Cukes are made up mostly of water. That’s why they’re a part of so many detox recipes. They’ll give your urinary system a boost and can be used to help with diabetes, weight loss, and even cancer. Why? Well, cucumbers contain antioxidants and minerals the body needs daily to keep functioning at its best.
Want something to chew on? Swap out your gum for nutrient-rich sunflower seeds. When you chew gum, you swallow air. All that air gets trapped in your GI tract and causes pressure, bloating and belly expansion. Speaking of seeds, don’t miss these best chia seed recipes!
To get the bloat-blasting effect of tomatoes, it’s best to eat them in their raw form or even blending them to make a fresh tomato juice. To increase the diuretic effect and improve the flavor, you can add carrots or watermelon. Containing large amounts of the antioxidant lycopene, tomatoes are one of the healthiest foods you can eat. In several studies, they’ve been shown to help battle cancer and prevent heart disease.
If there’s a kernel of truth to the idea that drinking cranberry juice can be good for a urinary tract infection, it’s because of its diuretic effect. The nice feature of cranberry juice is that it doesn’t mess with your potassium levels. Potassium helps prevent your body from retaining water because of the sodium you consume. Click here for more of the best supplements for women!
Full of vitamin C, cabbage is an amazing diuretic. One great way to unlock its bloat beating power is to make a cabbage soup. This entails chopping or shredding the cabbage so it’s easier to eat, then cooking it until it’s very tender. The trick is to not use too much salt. The extra sodium will reduce the diuretic effect.
Juice them, roast them, add them to salads or snack on the baby variety — no matter how you slice them, carrots are a natural diuretic and a good idea if having a svelte middle is your goal.
Artichokes can have a powerful diuretic effect, and in some instances can rival the effects of prescription medication. But that’s not all.
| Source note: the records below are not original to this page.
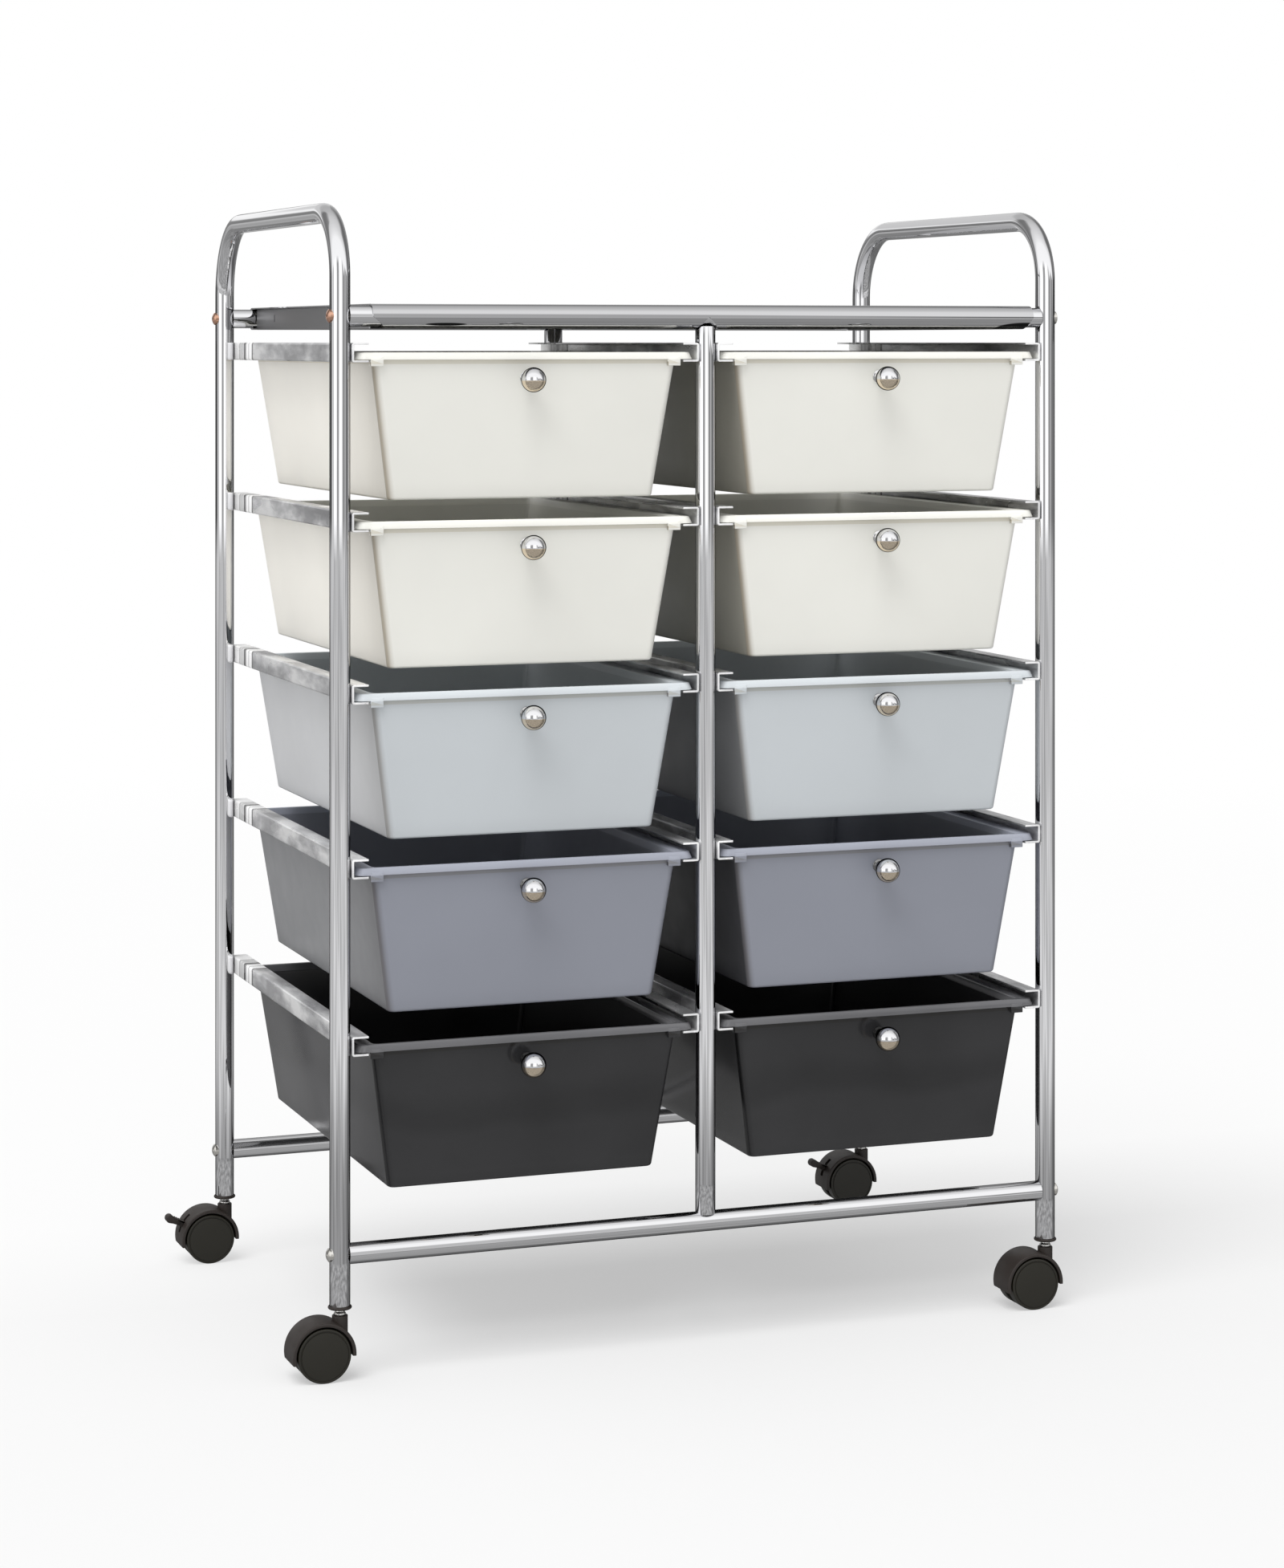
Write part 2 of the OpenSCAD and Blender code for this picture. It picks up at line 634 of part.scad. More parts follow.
// One wheel of a pair: e is 0 for the wheel nearer the front and 1 for the other
module wheel(c, e) {
    color([0.09, 0.09, 0.09]) at_post(c) translate([-trail, 0, wheel_r]) mirror([0, e, 0])
        translate([0, -wheel_in_y, 0]) rotate([90, 0, 0]) rotate_extrude() wheel_profile();
}

// Brake lever: hub with two pivot pins, arm through the slot and ribbed foot pad
module brake_lever(s) {
    tip = [-pad_reach, pad_z];
    arm = tip - pivot;
    pad_from = pivot + 0.62 * arm;
    rib_dir = arm / norm(arm);
    rib_up = [rib_dir[1], -rib_dir[0]];
    color([0.12, 0.12, 0.12]) at_post([s, 1]) rotate([90, 0, 0]) {
        translate([0, 0, -lever_hw]) linear_extrude(lever_t) {
            translate(pivot) circle(r = pivot_hub_r);
            hull() {
                translate(pivot) circle(r = pivot_hub_r * 0.7, $fn = 32);
                translate(tip) circle(r = pad_d * 0.35, $fn = 32);
            }
        }
        translate([0, 0, -pad_w / 2]) linear_extrude(pad_w) {
            translate(tip) circle(r = pad_d / 2);
            hull() {
                translate(pad_from) circle(r = pad_d * 0.32, $fn = 32);
                translate(tip) circle(r = pad_d * 0.4, $fn = 32);
            }
            for (i = [0:pad_ribs - 1])
                translate(tip - (pad_d / 2 + i * pad_rib_pitch) * rib_dir + pad_d * 0.36 * rib_up)
                    circle(d = pad_rib_d, $fn = 24);
        }
        translate([pivot[0], pivot[1], -web_hw + past / 5])
            cylinder(r = pivot_pin_r, h = web_w - 2 * past / 5);
    }
}

hoop(0);  // left_hoop
hoop(1);  // right_hoop
rail(0, top_rail_z);  // front_top_rail
rail(1, top_rail_z);  // back_top_rail
rail(0, bottom_rail_z);  // front_bottom_rail
rail(1, bottom_rail_z);  // back_bottom_rail
center_post(0);  // front_center_post
center_post(1);  // back_center_post
top_shelf();
rail_screws();
rail_inserts();
post_plugs();
caster_stems();
for (level = [1:levels]) {
    runners(level);
    for (s = [0:1]) {
        drawer(s, level);
        knob(s, level);
    }
}
for (c = corners) {
    hood(c);
    axle(c);
    for (e = [0:1]) wheel(c, e);
}
for (s = [0:1]) brake_lever(s);
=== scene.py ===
"""Looks of a rolling drawer cart: chrome tubes, moulded drawers, ball knobs and twin-wheel casters.

Every piece is a surface worked out with numpy in the part's own frame, in metres: X to the right,
Y to the back and Z up, from the floor midway between the four posts.
"""

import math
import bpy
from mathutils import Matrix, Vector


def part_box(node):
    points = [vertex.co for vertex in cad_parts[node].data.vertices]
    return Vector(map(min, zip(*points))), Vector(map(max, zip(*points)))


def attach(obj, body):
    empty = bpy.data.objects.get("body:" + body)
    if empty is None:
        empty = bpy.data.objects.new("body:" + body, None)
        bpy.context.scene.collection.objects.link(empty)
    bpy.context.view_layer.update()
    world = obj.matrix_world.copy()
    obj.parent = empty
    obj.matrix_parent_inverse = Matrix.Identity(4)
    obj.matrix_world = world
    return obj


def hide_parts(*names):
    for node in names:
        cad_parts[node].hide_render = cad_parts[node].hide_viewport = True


bl_info = {
    "name": "Rolling drawer cart",
    "version": (1, 0, 0),
    "blender": (4, 5, 0),
    "location": "View3D > Sidebar > Cart",
    "description": "Builds the visible surfaces of a rolling drawer cart round its frame",
    "category": "Add Mesh",
}

import bmesh
import bpy
import numpy as np
from bpy.props import FloatProperty, FloatVectorProperty, IntProperty, PointerProperty
from mathutils import Vector

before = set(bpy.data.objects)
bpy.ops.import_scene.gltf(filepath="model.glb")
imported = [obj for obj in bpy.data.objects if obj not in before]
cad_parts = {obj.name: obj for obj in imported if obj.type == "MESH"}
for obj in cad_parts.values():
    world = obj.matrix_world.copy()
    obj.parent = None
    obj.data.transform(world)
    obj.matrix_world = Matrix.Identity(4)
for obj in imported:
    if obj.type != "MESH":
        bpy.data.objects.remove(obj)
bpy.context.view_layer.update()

LEVELS = range(1, 6)
SIDES = ("left", "right")
ENDS = ("front", "back")
CORNERS = [(end, side) for side in SIDES for end in ENDS]
ROOT = "frame"


def span(node):
    """Lowest and highest corner of a node of the frame."""
    low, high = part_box(node)
    return np.array(low), np.array(high)


def middle(box):
    """Centre of a box."""
    return (box[0] + box[1]) / 2


def half(box):
    """Half of a box's size."""
    return (box[1] - box[0]) / 2


def columns(*parts):
    """Array whose last axis holds the parts, each stretched to the shape of the others."""
    return np.stack(np.broadcast_arrays(*parts), -1)


HOOP = {side: span(f"{side}_hoop") for side in SIDES}
RAIL = {(end, row): span(f"{end}_{row}_rail") for end in ENDS for row in ("top", "bottom")}
SHELF = span("top_shelf")
RUNNER = {level: span(f"runners_{level}") for level in LEVELS}
DRAWER = {(side, level): span(f"drawer_{side}_{level}") for side in SIDES for level in LEVELS}
HOOD = span("hood_front_left")

TUBE_R = half(HOOP["left"])[0]
POST_X = middle(HOOP["right"])[0]
POST_Y = HOOP["left"][1][1] - TUBE_R
TOP_RAIL_Z = middle(RAIL["front", "top"])[2]
BOTTOM_RAIL_Z = middle(RAIL["front", "bottom"])[2]
WHEEL_R = half(span("wheel_front_left_near"))[2]
HOOD_R = half(HOOD)[0]
# How far an axle lies to the left of its stem
TRAIL = -POST_X - middle(HOOD)[0]


def length(name, description, default):
    """Property for a length in metres."""
    return FloatProperty(name=name, description=description, default=default, unit="LENGTH")


def number(name, description, default, **limits):
    """Property for a plain number, with its limits or subtype."""
    return FloatProperty(name=name, description=description, default=default, **limits)


def tone(name, description, default):
    """Property for a base colour."""
    return FloatVectorProperty(
        name=name, description=description, default=default, subtype="COLOR", size=3, min=0, max=1)


class CartSizes(bpy.types.PropertyGroup):
    """Sizes that the frame's boxes don't give."""

    tube_wall: length("Tube wall", "Wall thickness of the chrome tubes", 0.0012)
    front_bend: length("Front bend", "Centre-line radius of the handle's front bends", 0.05)
    back_bend: length("Back bend", "Centre-line radius of the handle's back bends", 0.061)
    sheet: length("Shelf sheet", "Thickness of the shelf's sheet", 0.00125)
    strip: length("Runner strip", "Thickness of the runners' steel", 0.0015)
    runner_width: length("Runner width", "Width of a runner's channel", 0.0131)
    tub_wall: length("Tub wall", "Wall thickness of the drawers", 0.0022)
    rim_height: length("Rim height", "Height of the drawers' rim", 0.0057)
    rim_draft: length("Rim draft", "How far the rim's side lips lean outwards", 0.0027)
    tub_half: length("Tub half width", "Half of the tub's width at the rim", 0.1256)
    side_taper: length("Side taper", "How far each side leans in from rim to bottom", 0.0169)
    end_taper: length("End taper", "How far the front and back lean in", 0.0108)
    end_lip: length("End lip", "Width of the rim in front of the tub", 0.0029)
    tub_corner: length("Tub corner", "Radius of the tub's upright corners", 0.006)
    tub_edge: length("Tub edge", "Radius between the tub's walls and its bottom", 0.002)
    knob_radius: length("Knob radius", "Radius of the ball of a knob", 0.00975)
    knob_reach: length("Knob reach", "From the drawer's face to the ball's centre", 0.0183)
    knob_drop: length("Knob drop", "From the rim's lower edge down to the knob's foot", 0.014)
    arc_steps: IntProperty(
        name="Steps round a tube", description="Faces round a tube or a knob", default=64, min=24,
        max=128)


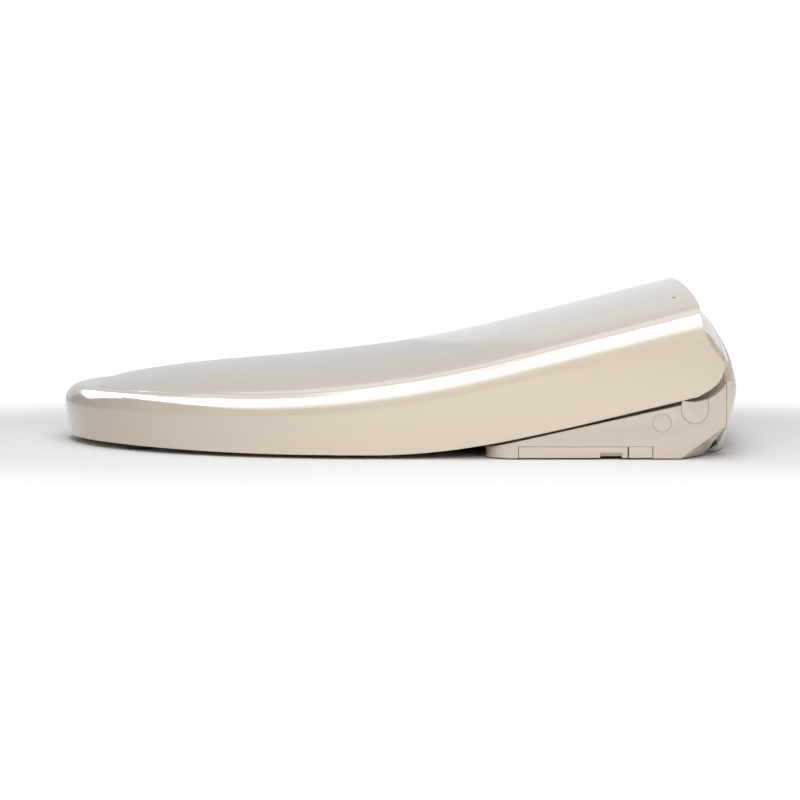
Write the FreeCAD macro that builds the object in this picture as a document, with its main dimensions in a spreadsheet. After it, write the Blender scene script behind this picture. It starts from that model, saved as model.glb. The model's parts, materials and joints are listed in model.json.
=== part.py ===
"""Electric bidet seat: hinged lid and heated seat ring on a spray unit that slides off a bolted base plate.

Millimetres. X runs across the bowl, +Y to the rear, +Z up. The origin is midway between the two bowl bolts,
on the rim plane that the seat stands on.
"""
import FreeCAD, Part
import math
import os

import Sketcher

V = FreeCAD.Vector
doc = FreeCAD.newDocument("bidet_seat")
sheet = doc.addObject("Spreadsheet::Sheet", "dims")

DIMENSIONS = {
    # lid, seen from above: half an ellipse at the front, straight sides behind it
    "lid_half": 190.0,
    "nose_long": 245.0,
    "nose_centre": -225.0,
    "lid_wall": 3.0,
    "lid_round": 13.0,
    "dome_inset": 14.0,
    "dome_foot": 8.5,
    # the lid's crowned top: a flat ledge that bends up to a slope, with a dome on it
    "ledge_low": 43.0,
    "ledge_slope": 0.25,
    "ledge_break": -230.0,
    "ledge_bend": 814.0,
    "crown_rise": 20.0,
    "crown_half": 175.0,
    # the lid's lower edge, the hem, which the seat and the unit follow
    "hem_low": 3.0,
    "hem_slope": 0.2412,
    "hem_break": -173.9,
    "hem_bend": 470.0,
    # the one hinge axis that seat and lid share
    "pivot_back": 5.0,
    "pivot_up": 70.0,
    "skirt_reach": 23.2,
    "shaft_radius": 4.5,
    "shaft_play": 0.1,
    # seat ring
    "seat_half": 184.5,
    "seat_nose": 239.5,
    "seat_lift": 2.0,
    "seat_top": 29.0,
    "seat_wall": 3.0,
    "seat_back": 72.0,
    "hole_half": 107.0,
    "hole_front": 165.0,
    "hole_rear": 125.0,
    "hole_centre": -245.0,
    "arm_inner": 172.5,
    "arm_outer": 184.0,
    "arm_boss": 15.0,
    # spray unit casing
    "case_half": 192.5,
    "core_half": 170.5,
    "case_wall": 2.6,
    "case_floor": 1.0,
    "case_front_reach": 69.0,
    "case_top": 112.0,
    "case_crown": 21.0,
    "rear_crown": 14.0,
    "heel_back": 43.0,
    "heel_crown": 48.0,
    "shelf_height": 11.7,
    "shelf_slope": 0.2228,
    "shelf_start": -128.0,
    "shelf_reach": 28.0,
    "seam_back": 29.0,
    "seam_gap": 0.3,
    "hump_half": 46.0,
    "hump_low": 30.5,
    "hump_slope": 0.385,
    # underside tunnel that the base plate slides in
    "tunnel_half": 101.0,
    "tunnel_front": -53.0,
    "tunnel_high": 9.0,
    "tray_floor": 2.5,
    # base plate and bolt sliders
    "plate_half": 96.0,
    "plate_front": -46.0,
    "plate_depth": 68.0,
    "plate_low": 1.0,
    "plate_thick": 4.0,
    "bolt_spacing": 140.0,
    "bolt_hole": 9.0,
    "bolt_slot": 26.0,
    "slider_wide": 44.0,
    "slider_deep": 34.0,
    "slider_thick": 3.0,
    # side panel: scent filter drawer and release button
    "drawer_front": -121.6,
    "drawer_long": 79.2,
    "drawer_high": 8.1,
    "drawer_deep": 62.0,
    "button_front": -41.6,
    "button_long": 17.2,
    "panel_low": 1.2,
    "panel_gap": 0.4,
    # spray wand, which leans forwards and down
    "wand_lean": 22.0,
    "port_front": -112.0,
    "port_up": 14.5,
    "wand_radius": 5.5,
    "sleeve_radius": 7.2,
    "cradle_radius": 9.2,
    "cradle_long": 136.0,
    "gear_module": 1.0,
    "pinion_teeth": 12.0,
    "pinion_along": 85.0,
    "rack_line": 8.6,
}
for row, (alias, value) in enumerate(DIMENSIONS.items(), start=1):
    sheet.set(f"A{row}", alias)
    sheet.set(f"B{row}", str(value))
    sheet.setAlias(f"B{row}", alias)
doc.recompute()

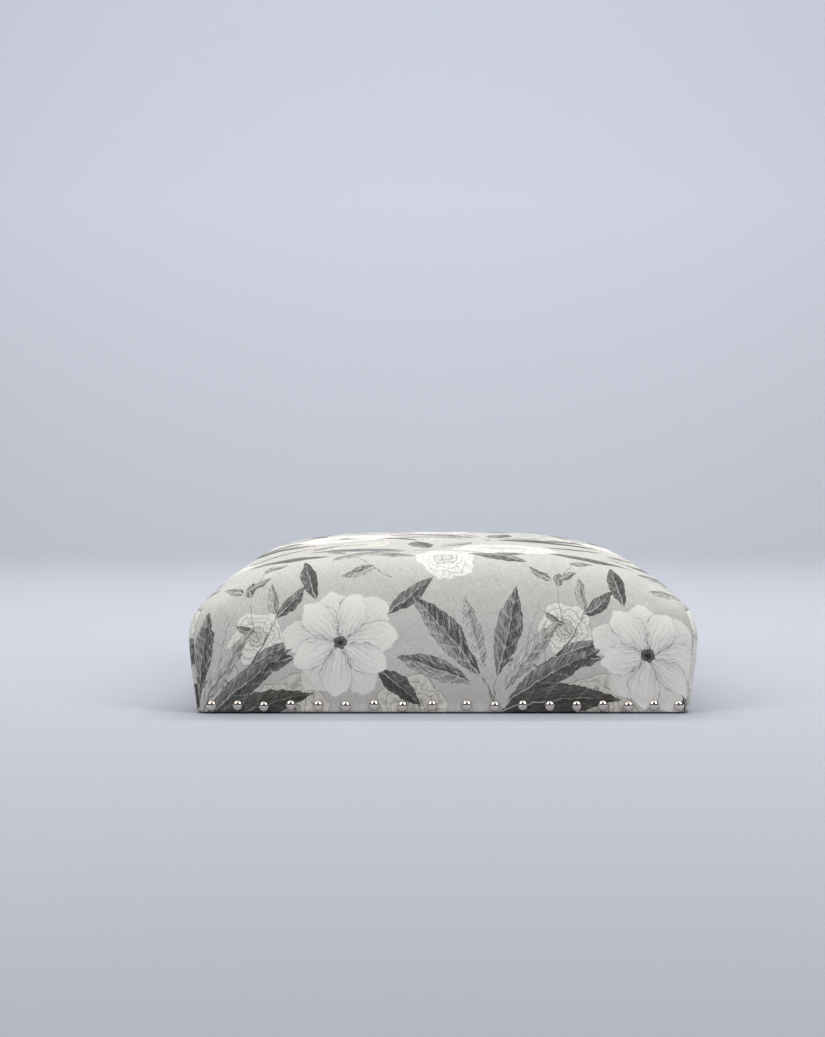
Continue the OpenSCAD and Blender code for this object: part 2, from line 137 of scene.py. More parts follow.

Artichokes are also good for the digestive system. It’s a bloat-beating double whammy. They’re also packed with vitamins and minerals, so you’re nourishing the body and optimizing its functions while helping rid it of excess fluid.
The enzyme papain, contained in papaya, helps break down proteins in your GI tract, which makes digestion easier and make you less susceptible to gassy bloat. This tropical fruit also has anti-inflammatory properties, as well as high fiber content which is great for getting bloat causing waste out of your system.
Fennel seeds contain a compound that relaxes GI spasms, which allows gas to pass and relieve bloating. Chew on the seeds directly or sip on a fennel tea at the end of a meal.
Pineapple contains potassium — an important part of any anti-bloat diet — but it also contains bromelain. Bromelain is an enzyme that aids in the digestion of proteins. Most of the bromelain in pineapple is in the stem which is not as tasty as the flesh but if you can blend or juice the bloat-beating stem with the sweeter flesh.